» **Set task**
Restate word for word the lines that begin the listing and end with the line holding "centred on +X.".

» **Provided material**
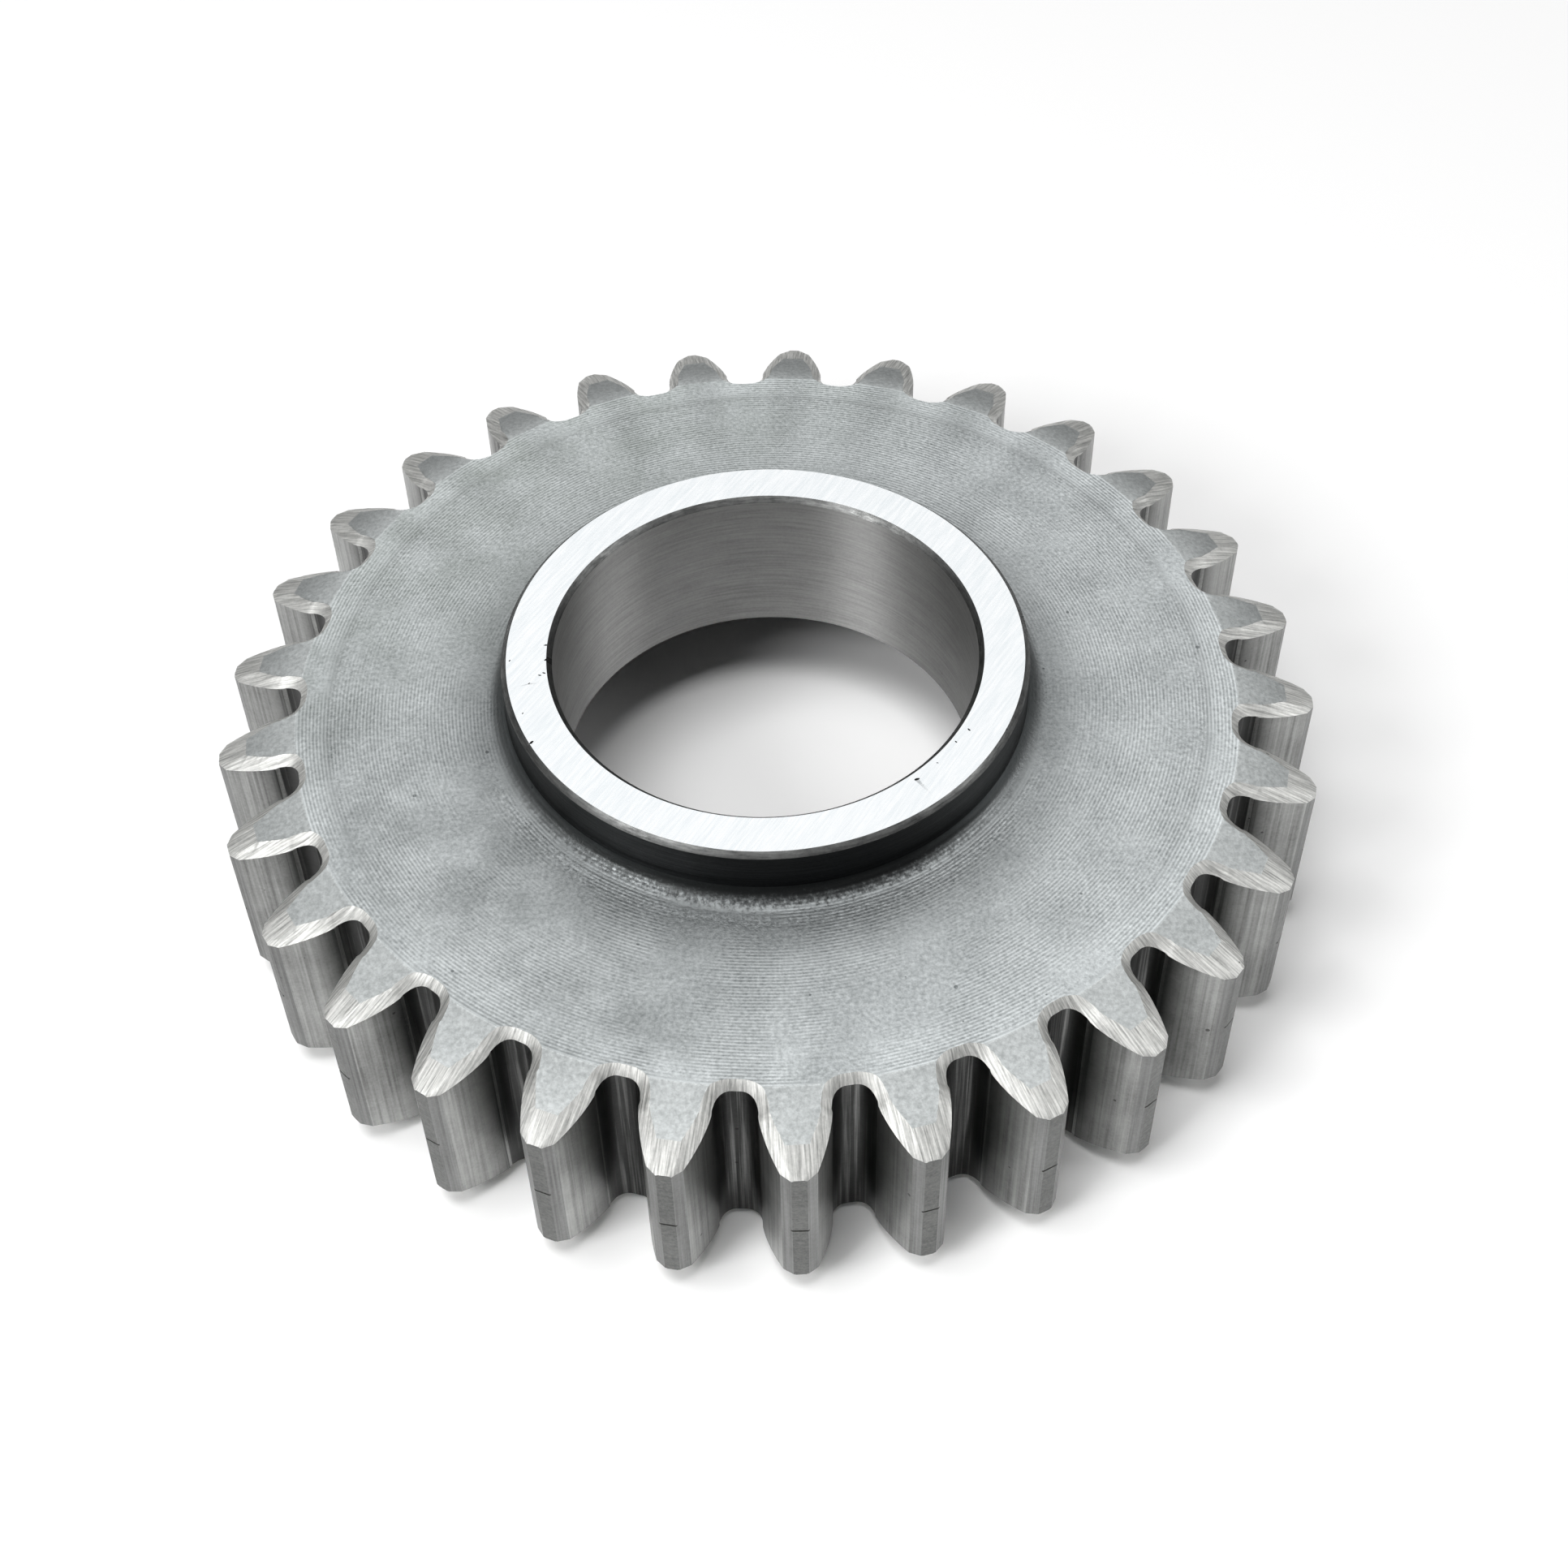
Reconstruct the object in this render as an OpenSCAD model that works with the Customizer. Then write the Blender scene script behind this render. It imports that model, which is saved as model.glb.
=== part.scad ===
// Spur pinion gear in one piece, lying with its axis upright and its hub ring on top.
// Z = 0 is the underside of the rim, the axis is Z, and one tooth is centred on +X.

/* [Teeth] */
// Number of teeth
teeth = 29; // [26:1:40]
// Module, the pitch diameter divided by the number of teeth
tooth_module = 3; // [2.8:0.05:3.2]
// Pressure angle of the involute flanks
pressure_angle = 20; // [18:0.5:22]
// Height of a tooth above the pitch circle
addendum = 3; // [2.7:0.1:3.2]
// Depth of a tooth gap below the pitch circle
dedendum = 3.8; // [3.6:0.1:4]
// Radius of the cutter tip that rounds the roots
root_fillet = 1; // [0.8:0.05:1.1]
// Depth of the undercut between flank and root
root_undercut = 0.1; // [0.05:0.01:0.12]
// Radial height of the small chamfers along each tip land
tip_chamfer = 0.6; // [0.4:0.05:0.8]
// Width that each of those chamfers takes off the tip land
tip_chamfer_width = 0.5; // [0.3:0.05:0.6]

/* [Tooth ends] */
// Fall of the tip edge below the web face, at each end of a tooth
tip_drop = 2.3; // [2:0.1:2.8]
// Slope of the tooth end faces, which fall away from the web
end_slope = 16; // [12:0.5:18]
// Radial length of the wide bevel at the tip
tip_bevel_length = 2.45; // [1.5:0.05:3]
// Slope of the bevel that follows the tooth outline
edge_bevel_slope = 40; // [35:1:50]
// Depth of that bevel at the root
root_bevel_depth = 0.7; // [0.5:0.05:0.9]
// Depth that it still has below the tip edge
corner_bevel_depth = 0.15; // [0.1:0.05:0.3]

/* [Rim and web] */
// Height of the rim, from its underside to the web face
rim_height = 18.7; // [16:0.1:22]
// Radial thickness of the rim under the tooth roots
rim_width = 7.7; // [6:0.1:9]
// Depth of the recess in the underside
recess_depth = 8.5; // [6:0.1:10]
// Fillet round the roof of the recess
recess_fillet = 1.5; // [0.5:0.1:2]
// Chamfer round the mouth of the recess
recess_chamfer = 0.5; // [0.3:0.05:1]

/* [Hub and bore] */
// Diameter of the hub ring
hub_diameter = 44; // [42:0.5:47]
// Height of the hub ring above the web face
hub_height = 5.2; // [3:0.1:8]
// Chamfer round the top edge of the hub ring
hub_chamfer = 0.45; // [0.2:0.05:0.8]
// Fillet where the hub ring meets the web
hub_fillet = 0.9; // [0.5:0.05:1.2]
// Diameter of the bore
bore_diameter = 35.5; // [30:0.5:38]
// Chamfer at each end of the bore
bore_chamfer = 0.45; // [0.2:0.05:0.8]

/* [Hidden] */

// Smoothness of the turned surfaces, the root fillets and the involute flanks
turned_facets = 180;
corner_steps = 6;
fillet_steps = 5;
flank_steps = 5;

// Length by which a cutter passes through the face that it cuts
pass = 1;

// The foot fillet of the hub stops at this slope and runs straight on through the web face
foot_slope = 15;
foot_run = 0.5;

// Circles of the toothing
pitch_radius = teeth * tooth_module / 2;
base_radius = pitch_radius * cos(pressure_angle);
tip_radius = pitch_radius + addendum;
root_radius = pitch_radius - dedendum;

// Heights and radii of the turned surfaces
total_height = rim_height + hub_height;
bore_radius = bore_diameter / 2;
hub_radius = hub_diameter / 2;
recess_radius = root_radius - rim_width;
tip_bevel_radius = tip_radius - tip_bevel_length;
tip_bevel_start = end_fall(tip_bevel_radius);

// Path of the rounded cutter tip: its depth and side offset from the pitch point
cutter_depth = dedendum - root_fillet;
cutter_offset = PI * tooth_module / 4 - cutter_depth * tan(pressure_angle)
    - (root_fillet - root_undercut) / cos(pressure_angle);
cutter_turn = 90 - pressure_angle;

// Where the flank leaves the undercut, and where its chamfer starts and ends
undercut_ramp = 0.35;
flank_start = norm(root_point(cutter_turn)) + undercut_ramp;
flank_end = tip_radius - tip_chamfer;
chamfer_overrun = 0.3;

// Points and directions in the plane
function polar(radius, angle) = [radius * cos(angle), radius * sin(angle)];
function turned(point, angle) = [
    point[0] * cos(angle) - point[1] * sin(angle),
    point[0] * sin(angle) + point[1] * cos(angle)
];
function mirrored(point) = [point[0], -point[1]];
function blend(from, to, share) = from + (to - from) * share;
function arc(centre, radius, from, to, steps) = [
    for (i = [0 : steps]) centre + polar(radius, blend(from, to, i / steps))
];

// Fall of the conical tooth ends below the web face
function end_fall(radius) = max(0, radius - root_radius) * tan(end_slope);

// Involute of an angle in degrees, and half the angle of a gap at a radius on the flank
function involute(angle) = tan(angle) * 180 / PI - angle;
function gap_half_angle(radius) =
    90 / teeth - involute(pressure_angle) + involute(acos(min(1, base_radius / radius)));
function flank_point(radius) = polar(radius, gap_half_angle(radius));

// Point that the rounded cutter tip leaves on the root when its normal has turned by an angle
function root_point(turn) =
    let (
        side = cutter_depth * tan(turn),
        roll = (side - cutter_offset) / pitch_radius * 180 / PI,
        contact = [
            pitch_radius - cutter_depth - root_fillet * cos(turn),
            side + root_fillet * sin(turn)
        ]
    )
    turned(contact, -roll);

// End of the tip chamfer, carried on in a straight line to just outside the tip circle
function chamfer_point() =
    let (
        start = flank_point(flank_end),
        edge_angle = gap_half_angle(tip_radius) + tip_chamfer_width / tip_radius * 180 / PI,
        edge = polar(tip_radius, edge_angle)
    )
    blend(start, edge, 1 + chamfer_overrun / tip_chamfer);

// One side of a tooth gap, from the middle of the root out past the tip, and the whole gap
gap_side = [
    for (i = [0 : fillet_steps]) root_point(cutter_turn * i / fillet_steps),
    for (i = [0 : flank_steps]) flank_point(blend(flank_start, flank_end, i / flank_steps)),
    chamfer_point()
];
half_count = len(gap_side);
gap_outline = [
    for (i = [half_count - 1 : -1 : 0]) mirrored(gap_side[i]),
    for (point = gap_side) point
];
last = 2 * half_count - 1;

// Direction into the steel across one edge of the gap, and at one of its corners, where its
// length is such that both edges of the corner move by the same width
function edge_normal(from, to) =
    let (step = to - from)
    [-step[1], step[0]] / norm(step);
function corner_normal(i) =
    let (
        before = edge_normal(gap_outline[max(i - 1, 0)], gap_outline[max(i, 1)]),
        after = edge_normal(gap_outline[min(i, last - 1)], gap_outline[min(i + 1, last)]),
        middle = (before + after) / 2
    )
    middle / pow(norm(middle), 2);

// The lower edge of the outline bevel lies in a plane that falls from the root to the tip
edge_plane_slope = (tip_drop + corner_bevel_depth - root_bevel_depth) / (tip_radius - root_radius);
function edge_fall(point) =
    root_bevel_depth + (point[0] - root_radius) * edge_plane_slope;

// Width that carries the bevel on until it is clear of the tooth end
bevel_reach = 1.3;
function clearing_width(point) =
    bevel_reach * (edge_fall(point) - end_fall(norm(point))) / tan(edge_bevel_slope);

// Point of the outline moved into the steel by a width, with its fall below the web face
function bevel_point(i, width) =
    let (place = gap_outline[i] + corner_normal(i) * width)
    [place[0], place[1], edge_fall(place) - width * tan(edge_bevel_slope)];

// The two rings of a cutter end, each closed by a point well outside the tip circle
cutter_nose = 1.5;
function closed_ring(points) = concat(points, [[tip_radius + cutter_nose, 0, points[0][2]]]);
edge_ring = closed_ring([for (i = [0 : last]) bevel_point(i, 0)]);
clear_ring = closed_ring([for (i = [0 : last]) bevel_point(i, clearing_width(gap_outline[i]))]);
function on_web_face(ring) = [
    for (point = ring) [point[0], point[1], rim_height - point[2]]
];

// Cutters for all the tooth gaps, one closed shell for each gap: involute flanks, undercut
// round root, and a bevel at each end
module gap_cutters() {
    shell_points = concat(clear_ring, edge_ring, on_web_face(edge_ring), on_web_face(clear_ring));
    ring = len(edge_ring);
    top = 3 * ring;
    walls = [
        for (level = [0 : ring : 2 * ring])
            for (i = [0 : ring - 1])
                let (next = (i + 1) % ring)
                [level + next, level + ring + next, level + ring + i, level + i]
    ];
    roof = [
        for (i = [0 : half_count - 2])
            [top + i, top + i + 1, top + last - i - 1, top + last - i]
    ];
    floor = [
        for (i = [0 : half_count - 2])
            [last - i, last - i - 1, i + 1, i]
    ];
    ends = [
        [top, top + last, top + last + 1],
        [last + 1, last, 0]
    ];
    shell_faces = concat(walls, roof, floor, ends);
    points = [
        for (gap = [0 : teeth - 1])
            for (point = shell_points)
                concat(turned(point, (gap + 0.5) * 360 / teeth), point[2])
    ];
    faces = [
        for (gap = [0 : teeth - 1])
            for (face = shell_faces)
                [for (corner = face) corner + gap * len(shell_points)]
    ];
    polyhedron(points, faces);
}

// Turned disc with conical tooth ends and a wide bevel at the tip, before the gaps are cut
module turned_disc() {
    rotate_extrude($fn = turned_facets)
        polygon([
            [0, 0],
            [root_radius, 0],
            [tip_bevel_radius, tip_bevel_start],
            [tip_radius, tip_drop],
            [tip_radius, rim_height - tip_drop],
            [tip_bevel_radius, rim_height - tip_bevel_start],
            [root_radius, rim_height],
            [0, rim_height]
        ]);
}

// Disc with all its teeth
module toothed_disc() {
    difference() {
        turned_disc();
        gap_cutters();
    }
}

// Hub ring with its foot fillet and top chamfer, still solid
module hub() {
    fillet_centre = [hub_radius + hub_fillet, rim_height + hub_fillet];
    foot = fillet_centre + polar(hub_fillet, 270 - foot_slope);
    rotate_extrude($fn = turned_facets)
        polygon(concat(
            [
                [0, rim_height - pass],
                [hub_radius, rim_height - pass],
                foot + foot_run * [1, -tan(foot_slope)]
            ],
            arc(fillet_centre, hub_fillet, 270 - foot_slope, 180, corner_steps),
            [
                [hub_radius, total_height - hub_chamfer],
                [hub_radius - hub_chamfer, total_height],
                [0, total_height]
            ]
        ));
}

// Cutter for the recess in the underside, with a chamfered mouth and a filleted roof
module recess() {
    rotate_extrude($fn = turned_facets)
        polygon(concat(
            [
                [0, -pass],
                [recess_radius + recess_chamfer + pass, -pass],
                [recess_radius, recess_chamfer]
            ],
            arc(
                [recess_radius - recess_fillet, recess_depth - recess_fillet],
                recess_fillet, 0, 90, corner_steps
            ),
            [[0, recess_depth]]
        ));
}

// Cutter for the bore, with a chamfer at each end
module bore() {
    rotate_extrude($fn = turned_facets)
        polygon([
            [0, recess_depth - pass],
            [bore_radius + bore_chamfer + pass, recess_depth - pass],
            [bore_radius, recess_depth + bore_chamfer],
            [bore_radius, total_height - bore_chamfer],
            [bore_radius + bore_chamfer + pass, total_height + pass],
            [0, total_height + pass]
        ]);
}

module pinion_gear() {
    color([0.66, 0.68, 0.68])
        difference() {
            union() {
                toothed_disc();
                hub();
            }
            recess();
            bore();
        }
}

pinion_gear();
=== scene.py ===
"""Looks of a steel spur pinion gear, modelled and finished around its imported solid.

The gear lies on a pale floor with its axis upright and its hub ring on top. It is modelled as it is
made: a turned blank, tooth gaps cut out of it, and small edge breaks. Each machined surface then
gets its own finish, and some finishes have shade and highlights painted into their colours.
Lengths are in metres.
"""

import logging
import math
import random
from collections.abc import Sequence
from dataclasses import dataclass, field
from enum import Enum

import bmesh
import bpy
from mathutils import Matrix, Vector


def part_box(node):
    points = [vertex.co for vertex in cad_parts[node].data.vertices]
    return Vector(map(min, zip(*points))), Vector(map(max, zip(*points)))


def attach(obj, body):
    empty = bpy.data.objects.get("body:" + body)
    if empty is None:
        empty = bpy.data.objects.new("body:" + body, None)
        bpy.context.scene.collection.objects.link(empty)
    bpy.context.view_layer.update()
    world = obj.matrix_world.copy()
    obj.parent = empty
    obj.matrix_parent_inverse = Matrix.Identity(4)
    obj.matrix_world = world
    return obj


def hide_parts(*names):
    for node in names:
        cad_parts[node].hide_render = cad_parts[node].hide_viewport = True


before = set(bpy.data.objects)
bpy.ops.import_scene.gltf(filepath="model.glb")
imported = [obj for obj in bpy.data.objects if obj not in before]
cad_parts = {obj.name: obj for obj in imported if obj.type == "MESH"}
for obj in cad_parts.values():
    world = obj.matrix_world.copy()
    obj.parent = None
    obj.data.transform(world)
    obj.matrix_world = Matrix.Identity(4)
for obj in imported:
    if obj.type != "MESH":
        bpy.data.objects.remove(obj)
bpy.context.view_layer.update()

log = logging.getLogger("pinion_gear")

MM = 0.001
FULL_TURN = 2 * math.pi
UP = Vector((0, 0, 1))
SAME_PLACE = 1e-7
CAD_NODE = "pinion_gear"
BODY = "root"

Point = tuple[float, float]
Colour = tuple[float, float, float]
Value = bpy.types.NodeSocket | float


def from_srgb(red: int, green: int, blue: int) -> Colour:
    """Turn a colour as seen on screen into the linear values of a shader.

    Args:
        red: Red, from 0 to 255.
        green: Green, from 0 to 255.
        blue: Blue, from 0 to 255.

    Returns:
        The three linear values, from 0 to 1.
    """
    def linear(level: int) -> float:
        """Return the linear value of one channel."""
        share = level / 255
        return share / 12.92 if share <= 0.04045 else ((share + 0.055) / 1.055) ** 2.4

    return linear(red), linear(green), linear(blue)


def in_metres(*pairs: Point) -> tuple[Point, ...]:
    """Turn pairs of millimetres and a factor into pairs of metres and the same factor."""
    return tuple((length * MM, factor) for length, factor in pairs)


class Region(Enum):
    """Machined surfaces of the gear, in the order of their material slots."""

    WEB = 0
    RING_FACE = 1
    HUB_WALL = 2
    EDGE_BREAK = 3
    BORE = 4
    TOOTH_END = 5
    END_BEVEL = 6
    FLANK = 7
    TIP_LAND = 8
    UNDERSIDE = 9
    TIP_CHAMFER = 10
    SCAR = 11
    SCRIBED = 12
    UNDERCUT = 13
    RECESS = 14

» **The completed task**
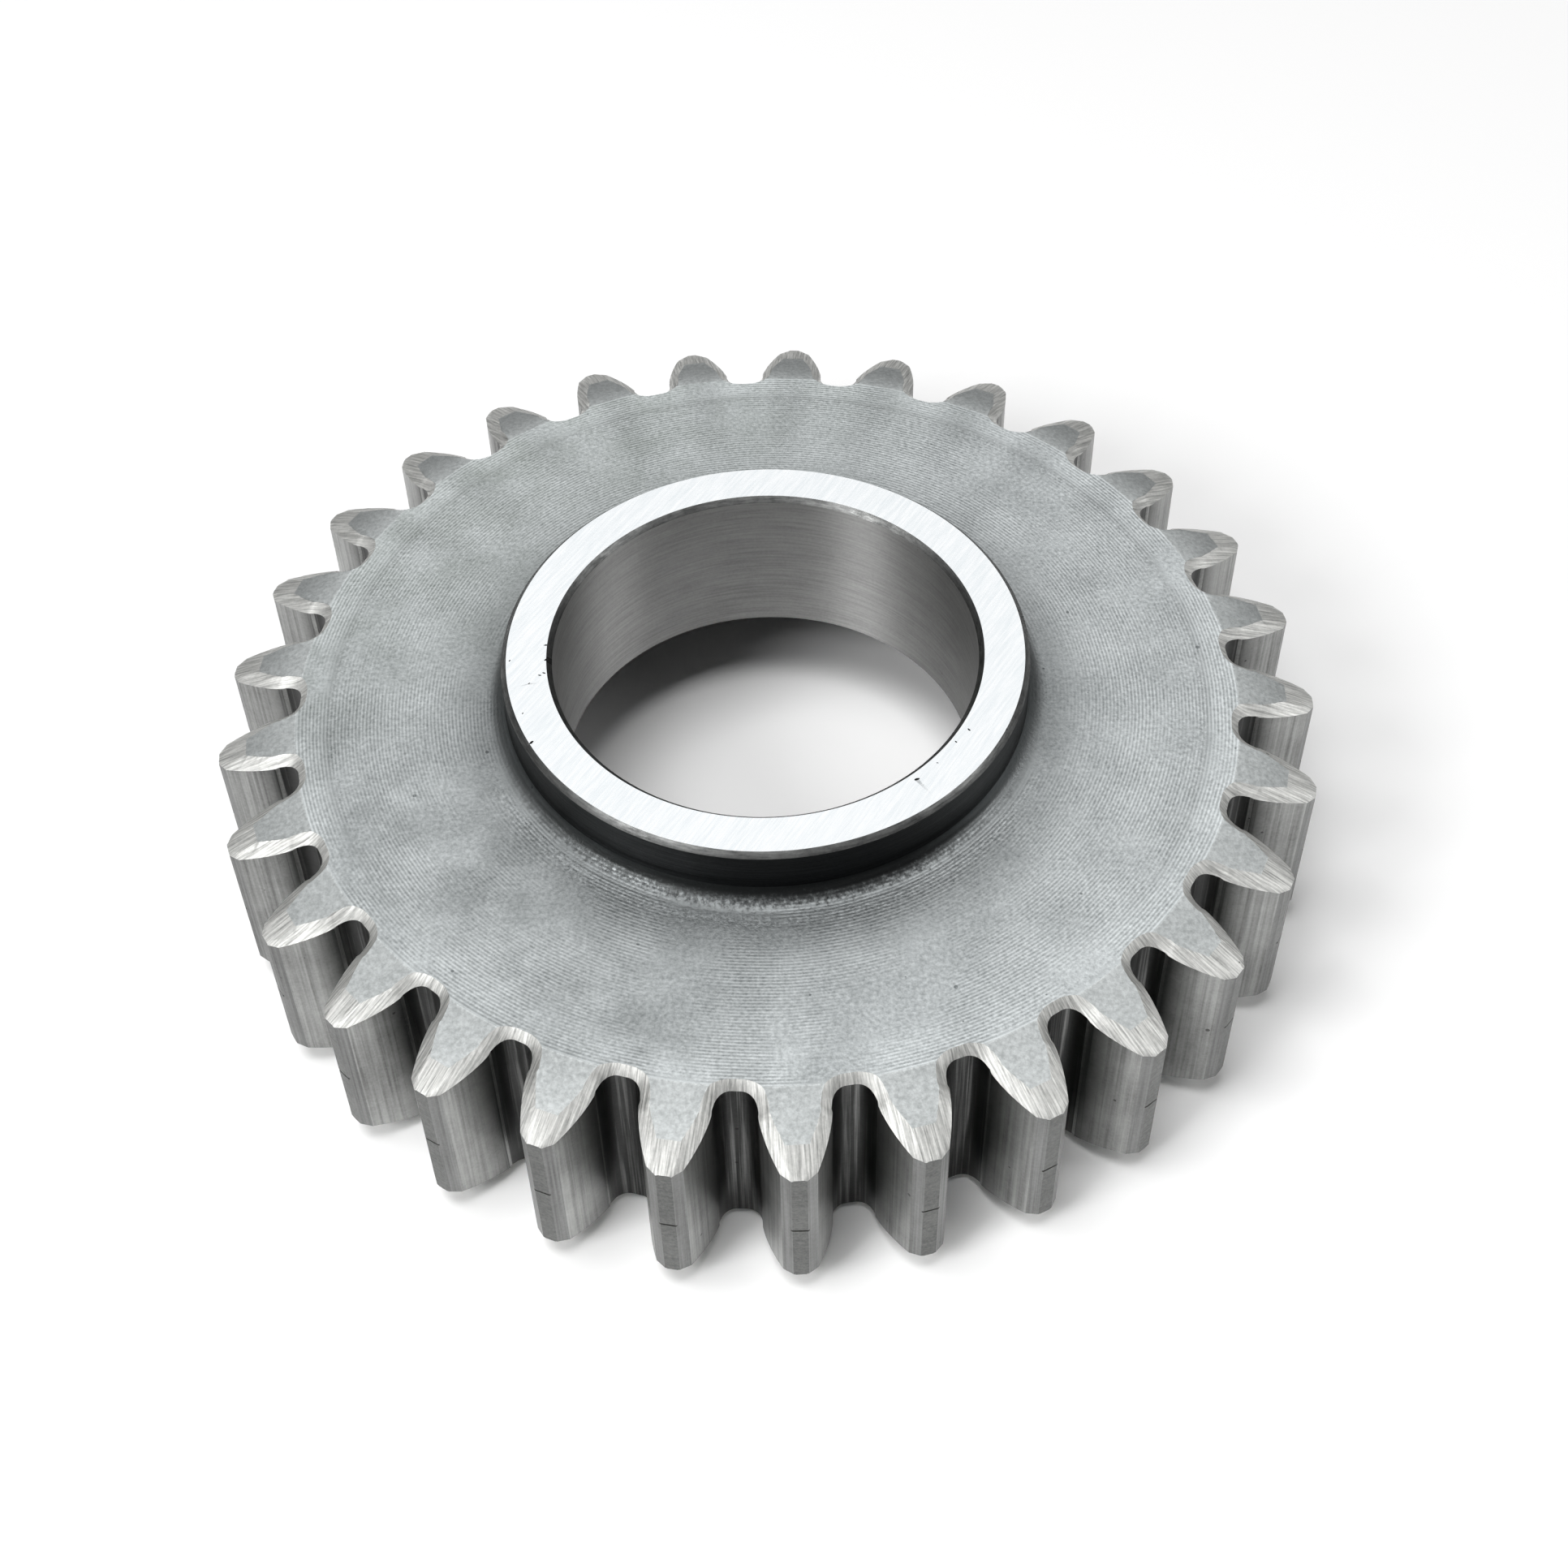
Reconstruct the object in this render as an OpenSCAD model that works with the Customizer. Then write the Blender scene script behind this render. It imports that model, which is saved as model.glb.
=== part.scad ===
// Spur pinion gear in one piece, lying with its axis upright and its hub ring on top.
// Z = 0 is the underside of the rim, the axis is Z, and one tooth is centred on +X.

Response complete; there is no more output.